Problem to solve: Copy the data below exactly.

begin

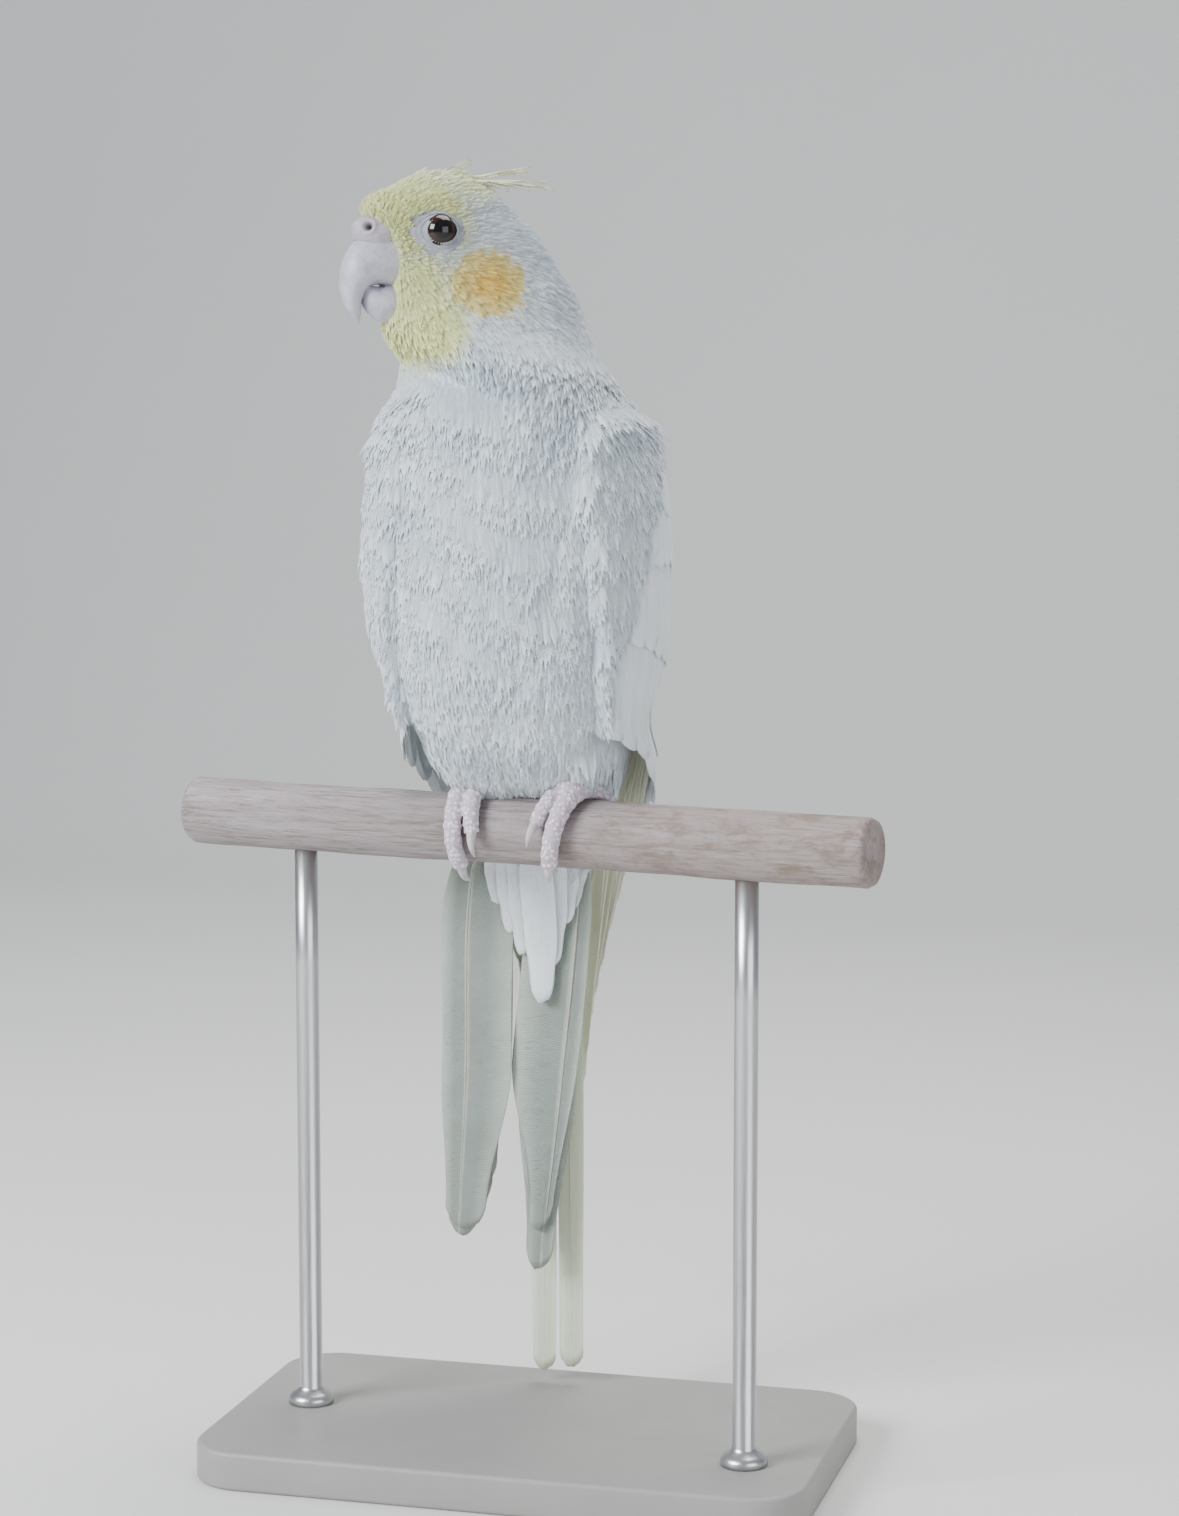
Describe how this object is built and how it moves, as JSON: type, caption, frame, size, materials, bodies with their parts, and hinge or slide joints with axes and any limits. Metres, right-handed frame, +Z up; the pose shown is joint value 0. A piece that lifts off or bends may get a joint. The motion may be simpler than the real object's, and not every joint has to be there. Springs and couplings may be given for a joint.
{
  "type": "cockatiel display model",
  "caption": "Life-size cockatiel with folded wings, laid-back crest and long hanging tail, gripping a short round perch held by a plain display stand.",
  "frame": {"origin": "centre of the underside of the stand's base", "axes": "+Z up; the bird's breast faces -Y and its left side is +X; the perch runs along X, turned a little"},
  "size_m": [0.1902, 0.092, 0.3341],
  "materials": {
    "white_feather": "soft matt white body feathers with a cool tint",
    "yellow_feather": "soft matt pale yellow feathers with an orange cheek patch",
    "wing_feather": "smooth white flight feathers, pale yellow at the primaries",
    "tail_feather": "smooth cream-white tail feathers with lighter shafts",
    "bill": "pale grey horn with a slight sheen",
    "cere": "soft pinkish grey bare skin",
    "eye": "glossy dark red-brown",
    "foot": "pinkish grey scaled skin",
    "claw": "grey horn with a slight sheen",
    "perch": "weathered grey-beige bare wood",
    "stand_rod": "satin steel",
    "stand_base": "satin warm grey paint"
  },
  "bodies": {
    "root": {"head": "yellow_feather", "neck": "white_feather", "torso": "white_feather", "crest": "yellow_feather", "cere": "cere", "bill_upper": "bill", "bill_lower": "bill", "eye_left": "eye", "eye_right": "eye", "wing_left": "wing_feather", "wing_right": "wing_feather", "tail": "tail_feather", "thigh_left": "white_feather", "thigh_right": "white_feather", "foot_left": "foot", "foot_right": "foot", "claw_left_1": "claw", "claw_left_2": "claw", "claw_left_3": "claw", "claw_left_4": "claw", "claw_right_1": "claw", "claw_right_2": "claw", "claw_right_3": "claw", "claw_right_4": "claw", "perch": "perch", "stand_rod_left": "stand_rod", "stand_rod_right": "stand_rod", "stand_base": "stand_base"}
  },
  "joints": []
}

end

Result:
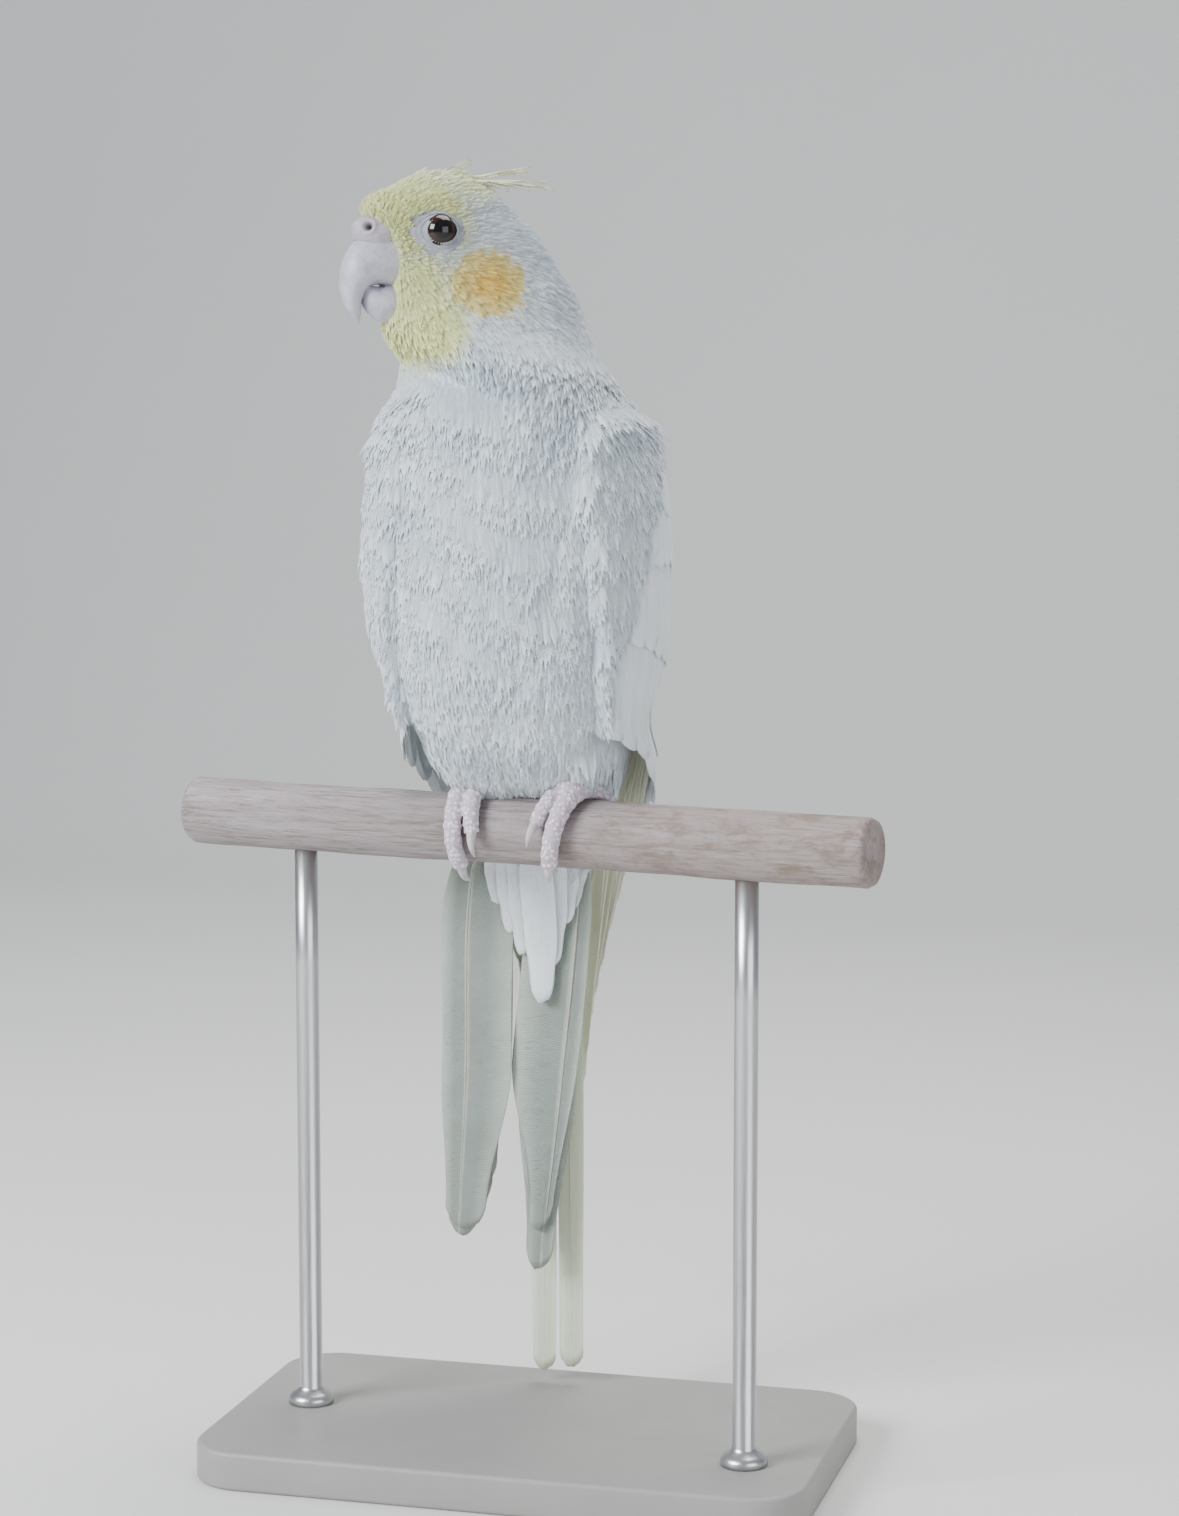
Describe how this object is built and how it moves, as JSON: type, caption, frame, size, materials, bodies with their parts, and hinge or slide joints with axes and any limits. Metres, right-handed frame, +Z up; the pose shown is joint value 0. A piece that lifts off or bends may get a joint. The motion may be simpler than the real object's, and not every joint has to be there. Springs and couplings may be given for a joint.
{
  "type": "cockatiel display model",
  "caption": "Life-size cockatiel with folded wings, laid-back crest and long hanging tail, gripping a short round perch held by a plain display stand.",
  "frame": {"origin": "centre of the underside of the stand's base", "axes": "+Z up; the bird's breast faces -Y and its left side is +X; the perch runs along X, turned a little"},
  "size_m": [0.1902, 0.092, 0.3341],
  "materials": {
    "white_feather": "soft matt white body feathers with a cool tint",
    "yellow_feather": "soft matt pale yellow feathers with an orange cheek patch",
    "wing_feather": "smooth white flight feathers, pale yellow at the primaries",
    "tail_feather": "smooth cream-white tail feathers with lighter shafts",
    "bill": "pale grey horn with a slight sheen",
    "cere": "soft pinkish grey bare skin",
    "eye": "glossy dark red-brown",
    "foot": "pinkish grey scaled skin",
    "claw": "grey horn with a slight sheen",
    "perch": "weathered grey-beige bare wood",
    "stand_rod": "satin steel",
    "stand_base": "satin warm grey paint"
  },
  "bodies": {
    "root": {"head": "yellow_feather", "neck": "white_feather", "torso": "white_feather", "crest": "yellow_feather", "cere": "cere", "bill_upper": "bill", "bill_lower": "bill", "eye_left": "eye", "eye_right": "eye", "wing_left": "wing_feather", "wing_right": "wing_feather", "tail": "tail_feather", "thigh_left": "white_feather", "thigh_right": "white_feather", "foot_left": "foot", "foot_right": "foot", "claw_left_1": "claw", "claw_left_2": "claw", "claw_left_3": "claw", "claw_left_4": "claw", "claw_right_1": "claw", "claw_right_2": "claw", "claw_right_3": "claw", "claw_right_4": "claw", "perch": "perch", "stand_rod_left": "stand_rod", "stand_rod_right": "stand_rod", "stand_base": "stand_base"}
  },
  "joints": []
}